Objective →
Restate, word for word, every line of the data.

Material to process →
## START

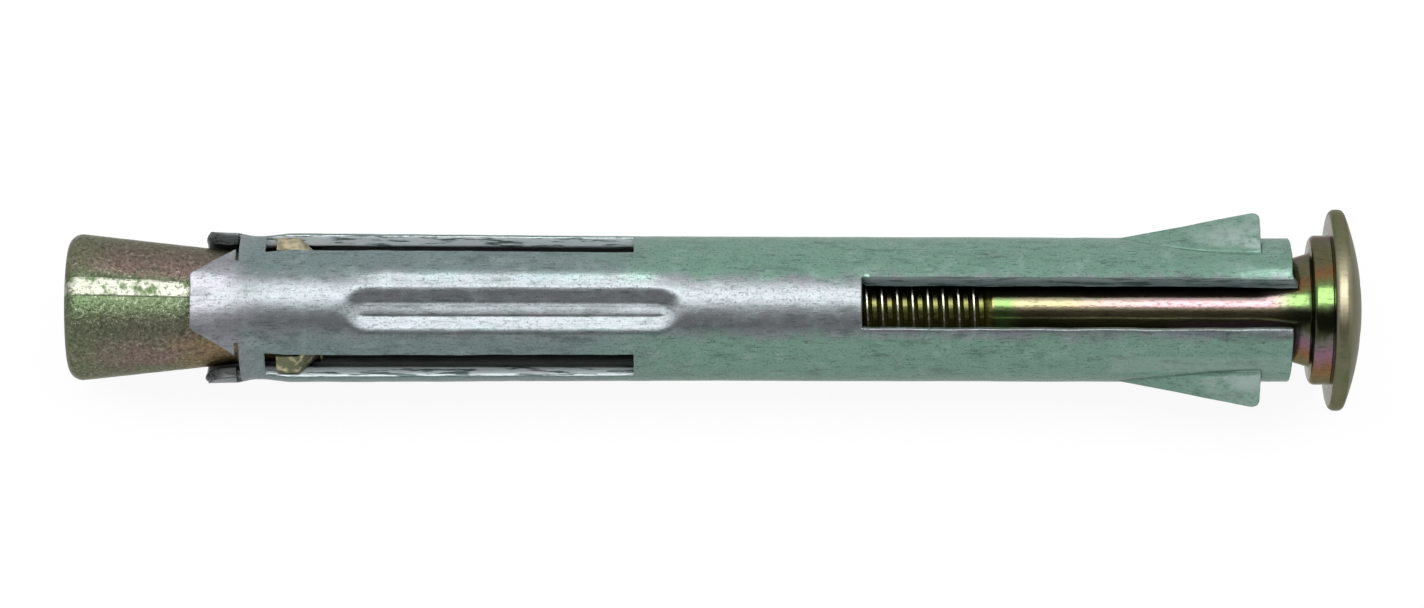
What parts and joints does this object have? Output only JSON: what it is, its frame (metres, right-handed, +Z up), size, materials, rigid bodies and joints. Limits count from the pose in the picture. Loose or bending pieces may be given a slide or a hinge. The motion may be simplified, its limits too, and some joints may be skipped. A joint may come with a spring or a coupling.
{
  "type": "metal frame anchor",
  "caption": "Slotted sheet sleeve with three expanding legs on a domed cross-recess screw, drawn apart by a cone nut with guide lugs.",
  "frame": {"origin": "on the screw's axis, in the plane where the head bears on the frame that it holds", "axes": "+X from the head's bearing plane out through the dome, so the sleeve and the cone nut lie along -X; +Z up, on the side of the sleeve's long slot; +Y to the left as seen from behind the head"},
  "size_m": [0.0849, 0.0132, 0.0132],
  "materials": {
    "zinc_sheet": "pale blue-green zinc plate on rolled steel sheet, lightly marked",
    "zinc_screw": "bright zinc plate with a thin olive and straw iridescent passivation",
    "zinc_nut": "grainy zinc plate with a green and rose iridescent passivation"
  },
  "bodies": {
    "sleeve": {"sleeve": "zinc_sheet"},
    "screw": {"screw": "zinc_screw"},
    "cone_nut": {"cone_nut": "zinc_nut"}
  },
  "joints": [
    {"name": "screw_turn", "type": "hinge", "parent": "sleeve", "child": "screw", "pos_m": [0, 0, 0], "axis": [-1, 0, 0], "range_deg": [-240, 630]},
    {"name": "nut_slide", "type": "slide", "parent": "sleeve", "child": "cone_nut", "axis": [1, 0, 0], "range_m": [-0.00067, 0.00176]}
  ],
  "couplings": [
    {"joint": "nut_slide", "follows": "screw_turn", "m_per_rad": 0.00015915}
  ]
}
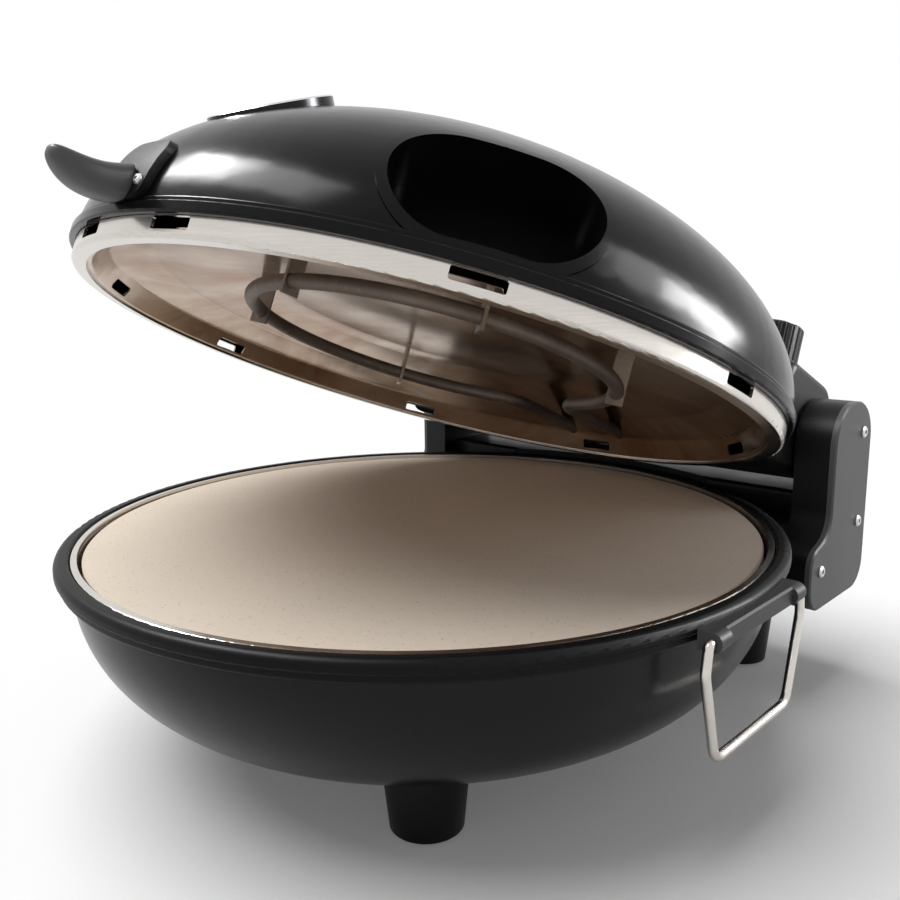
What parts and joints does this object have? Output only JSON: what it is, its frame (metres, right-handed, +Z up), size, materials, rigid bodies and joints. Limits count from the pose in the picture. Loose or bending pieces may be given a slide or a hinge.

## END

Written solution →
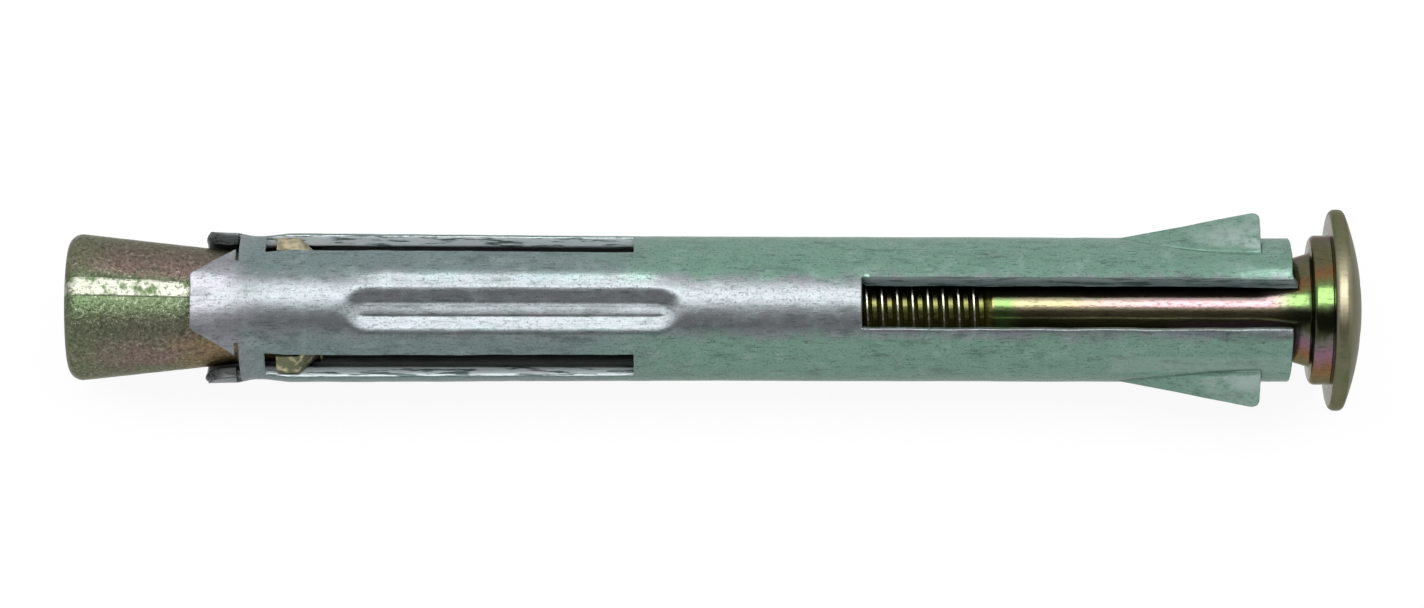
What parts and joints does this object have? Output only JSON: what it is, its frame (metres, right-handed, +Z up), size, materials, rigid bodies and joints. Limits count from the pose in the picture. Loose or bending pieces may be given a slide or a hinge. The motion may be simplified, its limits too, and some joints may be skipped. A joint may come with a spring or a coupling.
{
  "type": "metal frame anchor",
  "caption": "Slotted sheet sleeve with three expanding legs on a domed cross-recess screw, drawn apart by a cone nut with guide lugs.",
  "frame": {"origin": "on the screw's axis, in the plane where the head bears on the frame that it holds", "axes": "+X from the head's bearing plane out through the dome, so the sleeve and the cone nut lie along -X; +Z up, on the side of the sleeve's long slot; +Y to the left as seen from behind the head"},
  "size_m": [0.0849, 0.0132, 0.0132],
  "materials": {
    "zinc_sheet": "pale blue-green zinc plate on rolled steel sheet, lightly marked",
    "zinc_screw": "bright zinc plate with a thin olive and straw iridescent passivation",
    "zinc_nut": "grainy zinc plate with a green and rose iridescent passivation"
  },
  "bodies": {
    "sleeve": {"sleeve": "zinc_sheet"},
    "screw": {"screw": "zinc_screw"},
    "cone_nut": {"cone_nut": "zinc_nut"}
  },
  "joints": [
    {"name": "screw_turn", "type": "hinge", "parent": "sleeve", "child": "screw", "pos_m": [0, 0, 0], "axis": [-1, 0, 0], "range_deg": [-240, 630]},
    {"name": "nut_slide", "type": "slide", "parent": "sleeve", "child": "cone_nut", "axis": [1, 0, 0], "range_m": [-0.00067, 0.00176]}
  ],
  "couplings": [
    {"joint": "nut_slide", "follows": "screw_turn", "m_per_rad": 0.00015915}
  ]
}
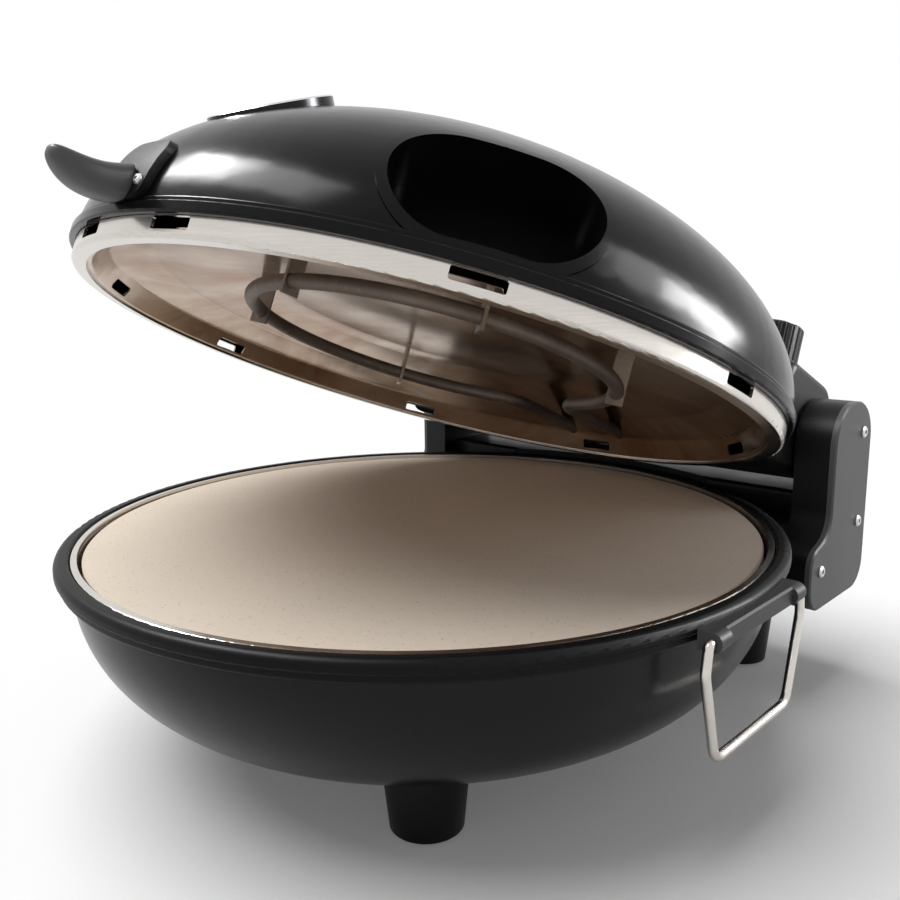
What parts and joints does this object have? Output only JSON: what it is, its frame (metres, right-handed, +Z up), size, materials, rigid bodies and joints. Limits count from the pose in the picture. Loose or bending pieces may be given a slide or a hinge.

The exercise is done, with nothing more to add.